(A block of data)

━━━━

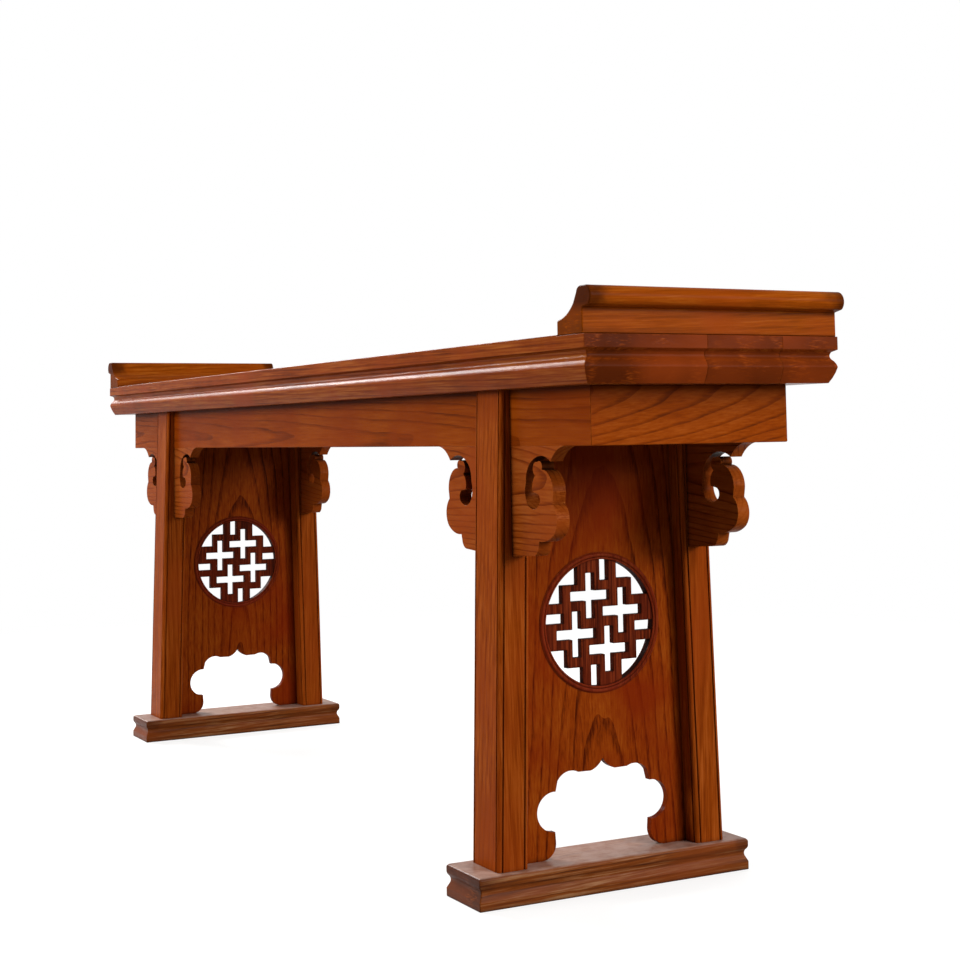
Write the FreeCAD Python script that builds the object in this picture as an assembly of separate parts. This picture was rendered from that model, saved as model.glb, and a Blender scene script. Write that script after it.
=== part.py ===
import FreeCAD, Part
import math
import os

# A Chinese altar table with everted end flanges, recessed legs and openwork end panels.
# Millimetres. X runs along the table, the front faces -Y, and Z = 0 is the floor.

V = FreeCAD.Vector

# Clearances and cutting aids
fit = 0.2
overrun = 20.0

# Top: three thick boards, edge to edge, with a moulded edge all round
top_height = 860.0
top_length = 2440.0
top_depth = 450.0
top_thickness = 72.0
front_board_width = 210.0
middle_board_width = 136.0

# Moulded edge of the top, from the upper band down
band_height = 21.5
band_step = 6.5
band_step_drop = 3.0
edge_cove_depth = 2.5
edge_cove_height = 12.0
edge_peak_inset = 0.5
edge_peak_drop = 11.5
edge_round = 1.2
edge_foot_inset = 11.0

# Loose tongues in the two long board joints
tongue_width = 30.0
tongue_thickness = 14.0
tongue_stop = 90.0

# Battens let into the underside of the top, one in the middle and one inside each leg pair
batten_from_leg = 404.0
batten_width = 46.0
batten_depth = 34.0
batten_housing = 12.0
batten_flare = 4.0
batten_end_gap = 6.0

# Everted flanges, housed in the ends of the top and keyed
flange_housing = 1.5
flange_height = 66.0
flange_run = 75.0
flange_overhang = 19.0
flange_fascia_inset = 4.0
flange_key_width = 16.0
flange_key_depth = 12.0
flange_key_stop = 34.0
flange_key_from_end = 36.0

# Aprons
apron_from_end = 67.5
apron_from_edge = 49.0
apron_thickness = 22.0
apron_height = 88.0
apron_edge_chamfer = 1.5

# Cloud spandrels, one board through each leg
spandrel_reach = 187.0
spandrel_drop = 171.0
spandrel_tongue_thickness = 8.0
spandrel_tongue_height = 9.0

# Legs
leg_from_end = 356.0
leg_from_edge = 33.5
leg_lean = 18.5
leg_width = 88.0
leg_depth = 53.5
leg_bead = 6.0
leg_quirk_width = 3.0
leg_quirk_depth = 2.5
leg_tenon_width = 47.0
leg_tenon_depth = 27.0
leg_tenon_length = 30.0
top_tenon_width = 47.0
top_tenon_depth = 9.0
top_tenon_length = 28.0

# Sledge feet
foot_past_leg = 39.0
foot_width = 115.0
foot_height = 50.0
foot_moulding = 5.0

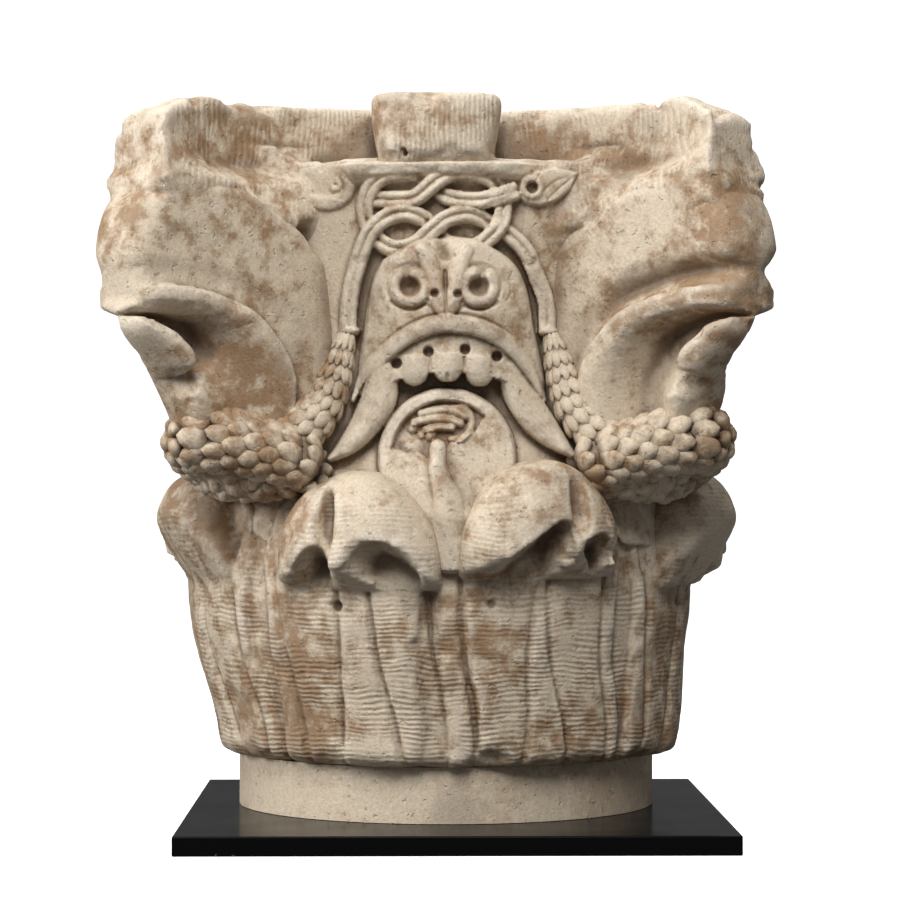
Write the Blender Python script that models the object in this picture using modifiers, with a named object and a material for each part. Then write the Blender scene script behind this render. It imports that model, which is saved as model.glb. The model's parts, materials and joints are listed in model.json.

━━━━

[What you will do]: Search the preceding listing for the word "Python" and pull out every line that holds it.

[Full answer]:
Write the FreeCAD Python script that builds the object in this picture as an assembly of separate parts. This picture was rendered from that model, saved as model.glb, and a Blender scene script. Write that script after it.
Write the Blender Python script that models the object in this picture using modifiers, with a named object and a material for each part. Then write the Blender scene script behind this render. It imports that model, which is saved as model.glb. The model's parts, materials and joints are listed in model.json.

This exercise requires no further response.